The GAN Mirror Cube is a magnetized, smooth version of a blocky, crappy mirror cube that you can get in gray or gold. But this mirror cube is purple, sparkly , smooth, magnetic, and most importantly, GAN. I wanted to know, since there was only one review on this before now, what do YOU think of the GAN Mirror Cube?


----------



## Cuber.Hello.com(: (Dec 9, 2022)

My only complaint about this cube is how easy it is to corner twist while solving.


----------



## Fukuoka Kengo James (Dec 10, 2022)

Cuber.Hello.com(: said:


> My only complaint about this cube is how easy it is to corner twist while solving.


You may try tightening the cube.

btw, I found my gan mirror blocks to have low quality stickers, having few of them chipping and peeling off.


----------



## Cuber.Hello.com(: (Dec 10, 2022)

Fukuoka Kengo James said:


> You may try tightening the cube.
> 
> btw, I found my gan mirror blocks to have low quality stickers, having few of them chipping and peeling off.


Really?
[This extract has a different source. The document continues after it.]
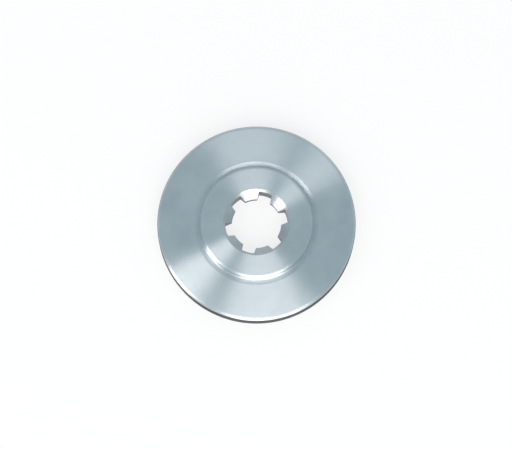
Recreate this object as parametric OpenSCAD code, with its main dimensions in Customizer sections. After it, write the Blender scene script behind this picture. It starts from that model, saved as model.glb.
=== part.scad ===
// Brush cutter blade holder: a flange turned from one piece of steel.
// The blade lies on the ring-shaped seat and is centred by the raised boss.
// Slots broached through the hub leave teeth that the gear head's shaft drives.
// The back lies flat on z = 0, the axis is Z, and the boss points up.

/* [Flange] */
// Outside diameter of the flange
flange_d = 44.2; // [40:0.1:60]
// Thickness of the flange, from its back to the blade seat
flange_t = 4; // [3:0.1:8]
// Radius that rounds the rim of the seat
rim_round = 0.8; // [0.2:0.05:1.2]
// Edge break round the rim of the back, at 45 degrees
back_edge_break = 0.2; // [0.1:0.05:0.8]

/* [Blade boss] */
// Bore of the blade that drops over the boss
blade_bore_d = 25.4; // [22:0.1:30]
// Clearance between the boss and the blade's bore, measured across the diameter
blade_clearance = 0.1; // [0.05:0.05:0.4]
// Height of the boss above the seat, less than a blade is thick
boss_h = 1.1; // [0.9:0.05:2.5]
// Radius round the top of the boss, which leads the blade onto it
boss_round = 0.7; // [0.2:0.05:0.8]

/* [Relief] */
// Width of the shallow cone turned into the seat round the boss
relief_w = 1.3; // [0.6:0.05:2]
// Depth of that cone at the boss's wall
relief_depth = 0.35; // [0.15:0.05:0.5]
// Fillet between the cone and the boss's wall
relief_fillet = 0.25; // [0.1:0.05:0.3]

/* [Spline] */
// Number of teeth, and of the slots between them
spline_teeth = 6; // [4:1:8]
// Diameter across the tips of the teeth
spline_minor_d = 11; // [9:0.1:12]
// Diameter across the roots of the slots
spline_major_d = 14; // [13:0.1:15]
// Width of a slot, between its parallel sides
slot_w = 3; // [2:0.1:3.4]
// Radius in the two root corners of a slot
slot_root_r = 0.25; // [0.1:0.05:0.5]

/* [Countersinks] */
// Angle of both countersinks, measured from the axis
countersink_angle = 45; // [40:1:60]
// Width of the boss side's countersink outside the slots
front_countersink_w = 0.5; // [0.2:0.05:1]
// Width of the back's countersink outside the slots
back_countersink_w = 0.2; // [0.1:0.05:0.8]

/* [Hidden] */

$fn = 144;
over = 1;

flange_r = flange_d / 2;
boss_r = (blade_bore_d - blade_clearance) / 2;
boss_top = flange_t + boss_h;

relief_foot = flange_t - relief_depth;
relief_slope = atan(relief_depth / relief_w);
relief_fillet_x = boss_r + relief_fillet;
relief_fillet_z = relief_foot + relief_fillet * (tan(relief_slope) + 1 / cos(relief_slope));

minor_r = spline_minor_d / 2;
major_r = spline_major_d / 2;
slot_pitch = 360 / spline_teeth;
root_corner_y = slot_w / 2 - slot_root_r;
root_corner_x = sqrt(pow(major_r - slot_root_r, 2) - pow(root_corner_y, 2));

// Half section of a disc whose top edge is rounded
module shoulder_section(r, h, round_r) {
    polygon([[0, 0], [r, 0], [r, h - round_r], [r - round_r, h], [0, h]]);
    translate([r - round_r, h - round_r])
        circle(r = round_r);
}

// Corner that the edge break takes off the rim of the back
module edge_break_section() {
    polygon([
        [flange_r - back_edge_break, 0],
        [flange_r, back_edge_break],
        [flange_r + over, back_edge_break],
        [flange_r + over, -over],
        [flange_r - back_edge_break, -over]
    ]);
}

// Shallow cone that clears the corner of the blade's bore, so that the blade seats flat
module relief_section() {
    polygon([
        [boss_r, relief_foot],
        [boss_r + relief_w, flange_t],
        [boss_r + relief_w, flange_t + over],
        [boss_r, flange_t + over]
    ]);
}

// Fillet at the bottom of the relief, against the boss's wall
module fillet_section() {
    difference() {
        polygon([
            [boss_r, relief_foot],
            [
                relief_fillet_x + relief_fillet * sin(relief_slope),
                relief_fillet_z - relief_fillet * cos(relief_slope)
            ],
            [boss_r, relief_fillet_z]
        ]);
        translate([relief_fillet_x, relief_fillet_z])
            circle(r = relief_fillet);
    }
}

// Everything that the lathe makes, as one revolved section
module turned_body() {
    rotate_extrude() {
        difference() {
            shoulder_section(flange_r, flange_t, rim_round);
            edge_break_section();
            relief_section();
        }
        fillet_section();
        shoulder_section(boss_r, boss_top, boss_round);
    }
}

// Outline of one slot along +X: parallel sides, an arc root and two round corners
module slot_outline() {
    translate([0, -slot_w / 2])
        square([root_corner_x, slot_w]);
    intersection() {
        circle(r = major_r);
        translate([0, -root_corner_y])
            square([major_r + over, 2 * root_corner_y]);
    }
    for (side = [-1, 1])
        translate([root_corner_x, side * root_corner_y])
            circle(r = slot_root_r);
}

// Slots and the bore at the tips of the teeth, through the whole hub
module spline_cut() {
    translate([0, 0, -over]) {
        cylinder(r = minor_r, h = boss_top + 2 * over);
        for (i = [0 : spline_teeth - 1])
            rotate([0, 0, i * slot_pitch])
                linear_extrude(height = boss_top + 2 * over)
                    slot_outline();
    }
}

// Cone that is mouth_r wide at z = 0 and narrows upwards, cut past its mouth
module countersink(mouth_r) {
    depth = mouth_r / tan(countersink_angle);
    flare = over * tan(countersink_angle);
    translate([0, 0, -over])
        cylinder(r1 = mouth_r + flare, r2 = 0, h = depth + over);
}

module blade_holder() {
    color([0.74, 0.77, 0.8])
        difference() {
            turned_body();
            spline_cut();
            countersink(major_r + back_countersink_w);
            translate([0, 0, boss_top])
                mirror([0, 0, 1])
                    countersink(major_r + front_countersink_w);
        }
}

blade_holder();
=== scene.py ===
"""Blade holder of a brush cutter, turned, broached and plated, on a plain studio floor."""

import math

import bpy
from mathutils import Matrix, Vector


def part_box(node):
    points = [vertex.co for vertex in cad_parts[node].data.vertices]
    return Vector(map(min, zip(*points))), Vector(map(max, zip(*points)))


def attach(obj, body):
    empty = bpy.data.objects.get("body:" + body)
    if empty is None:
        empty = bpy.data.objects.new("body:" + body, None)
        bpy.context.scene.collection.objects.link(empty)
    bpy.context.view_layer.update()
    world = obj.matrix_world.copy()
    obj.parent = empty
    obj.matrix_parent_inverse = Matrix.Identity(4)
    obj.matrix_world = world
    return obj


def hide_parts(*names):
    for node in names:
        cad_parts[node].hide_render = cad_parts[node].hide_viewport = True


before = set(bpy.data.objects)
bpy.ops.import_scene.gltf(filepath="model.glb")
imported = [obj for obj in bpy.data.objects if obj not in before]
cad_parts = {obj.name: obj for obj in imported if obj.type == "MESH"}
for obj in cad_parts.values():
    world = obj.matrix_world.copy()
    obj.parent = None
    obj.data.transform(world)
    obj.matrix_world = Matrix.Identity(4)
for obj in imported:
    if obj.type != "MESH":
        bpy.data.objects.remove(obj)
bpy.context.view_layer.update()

bl_info = {
    "name": "Brush Cutter Blade Holder",
    "version": (1, 0, 0),
    "blender": (4, 5, 0),
    "location": "View3D > Sidebar > Blade Holder",
    "description": "Turns, broaches and plates a blade holder, and sets up its studio",
    "category": "Object",
}

MM = 0.001
CAD_NODE = "blade_holder"
CAD_BODY = "root"
CAD_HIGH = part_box(CAD_NODE)[1]

PHOTO_WIDTH = 512
SENSOR_WIDTH = 36.0

# Straight pieces in the arcs of the section
EDGE_STEPS = 4
FILLET_STEPS = 8
ROUND_STEPS = 12
# Points closer than this are one point where the turned skin meets itself
WELD_DISTANCE = 0.0005 * MM
# Edges sharper than this stay crisp
CRISP_ANGLE = math.radians(32)
# A face is upright when its normal rises less than this
UPRIGHT_LIMIT = 0.5
# The outer wall starts at this share of the flange's radius
WALL_SHARE = 0.99


def length(name, description, millimetres):
    """A size of the holder, kept in metres and shown as a length."""
    return bpy.props.FloatProperty(
        name=name, description=description, default=millimetres * MM,
        min=0.0, precision=5, subtype="DISTANCE", unit="LENGTH")


def colour(name, description, value):
    """A plain linear colour."""
    return bpy.props.FloatVectorProperty(
        name=name, description=description, default=value,
        size=3, min=0.0, max=1.0, subtype="COLOR")


def angle(name, description, degrees):
    """An angle, kept in radians and shown in degrees."""
    return bpy.props.FloatProperty(
        name=name, description=description, default=math.radians(degrees), subtype="ANGLE")


def amount(name, description, value, low=0.0, high=1.0):
    """A plain number between two limits."""
    return bpy.props.FloatProperty(
        name=name, description=description, default=value, min=low, max=high)


class HolderSizes(bpy.types.PropertyGroup):
    """Sizes of the turned flange, as the CAD solid has them."""

    flange_radius: length("Flange Radius", "Outside radius of the flange", CAD_HIGH.x / MM)
    seat_height: length("Seat Height", "Height of the blade seat above the back", 4.0)
    rim_round: length("Rim Round", "Radius that rounds the rim of the seat", 0.8)
    back_edge_break: length("Back Edge Break", "Bevel round the rim of the back", 0.2)
    boss_height: length("Boss Height", "Height of the boss above the back", CAD_HIGH.z / MM)
    boss_radius: length("Boss Radius", "Radius of the boss that centres the blade", 12.65)
    boss_round: length("Boss Round", "Radius round the top of the boss", 0.7)
    relief_width: length("Relief Width", "Width of the shallow cone at the boss's foot", 1.3)
    relief_depth: length("Relief Depth", "Depth of that cone at the boss's wall", 0.35)
    relief_fillet: length("Relief Fillet", "Fillet between the cone and the boss's wall", 0.25)
    edge_round: length("Edge Round", "Rounding that plating leaves on each edge", 0.07)
    steps_around: bpy.props.IntProperty(
        name="Steps Around", description="Faces round the turned surfaces",
        default=720, min=60, max=1440)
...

Mine has super strong stickers. The only chip it has is when I was subconsciously peeling at the stickers, and it's still barely noticeable. How long have you had it for?


----------



## Fukuoka Kengo James (Dec 10, 2022)

Cuber.Hello.com(: said:


> Really? Mine has super strong stickers. The only chip it has is when I was subconsciously peeling at the stickers, and it's still barely noticeable. How long have you had it for?


I have it for like a month.


----------



## Cuber.Hello.com(: (Dec 10, 2022)

Fukuoka Kengo James said:


> I have it for like a month.


Hmm. Where did you get it from?


----------